Frequency reshaped quadratic control of a low-cost human-level performance belt-driven robot

Abstract

Belt-driven robots are desirable for many industrial applications that require a fast response for a relatively large amount of travel in a system. A belt-drive is a simple, lightweight device that is also cost effective in comparison to other methods of arm positioning. The tradeoff of a belt-driven robot is the need for an effective control strategy to reject time-varying disturbances due to the belt stiffness variation and the presence of resonance excited by disturbances of high frequencies. In this paper, we present the dynamic model and control of a low-cost belt-driven robot. We present here the modeling and control of an intelligent integrated belt-driven manipulator (IIBM) developed at Georgia Tech.

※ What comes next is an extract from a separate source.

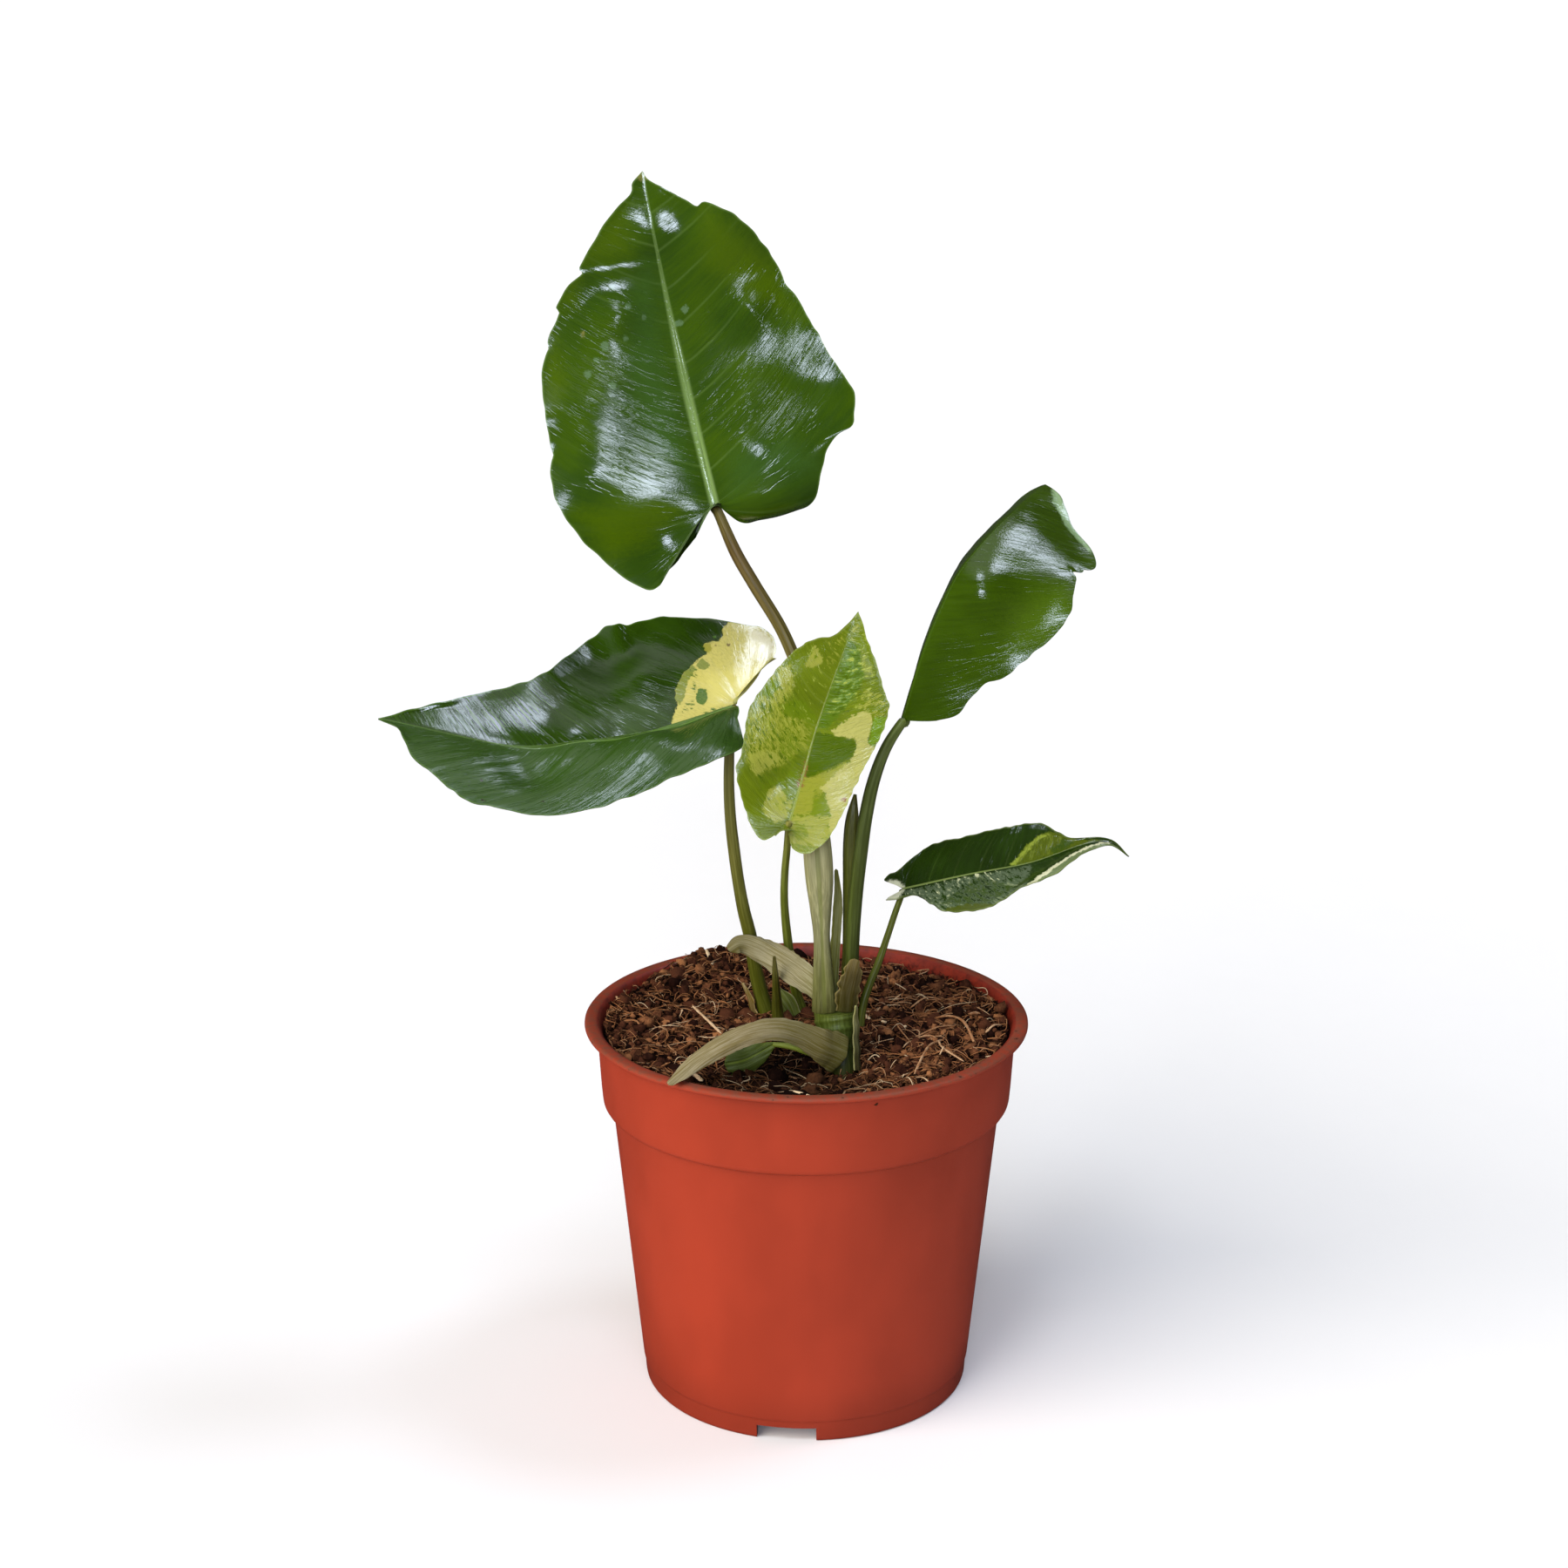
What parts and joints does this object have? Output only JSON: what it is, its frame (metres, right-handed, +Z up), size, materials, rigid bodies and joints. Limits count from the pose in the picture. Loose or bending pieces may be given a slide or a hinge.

The belt-driven robot is a low-cost human-level performance robot, specifically meant to meet or exceed the performance of a human taking shrink wrapped packages off a conveyor and placing them in a basket for delivery. Therefore, such attributes as speed and accuracy are dictated by the level of performance a human can achieve. The control design for the IIBM presents a challenge in that a control system for the belt-driven axis must be designed by using a low-order plant model that is robust enough to variations in both the parameter changes and the un-modeled high frequency dynamics. For these reasons, we investigate the use of frequency reshaped linear quadratic (FRLQ)) control in the development of a low-cost IIBM, which combines the time domain linear quadratic optimal control design with classical frequency response methods. The control strategy, based on the FRLQ method, has been implemented on the first axis of an IIBM. The performance has been evaluated analytically by simulation and experimentally, the results of which are compared against the control system originally used by the IIBM designers, a well-tuned PD controller. Experimental implementation has demonstrated that the frequency reshaped linear quadratic control has a potential to significantly improve the performance of the belt-driven robot.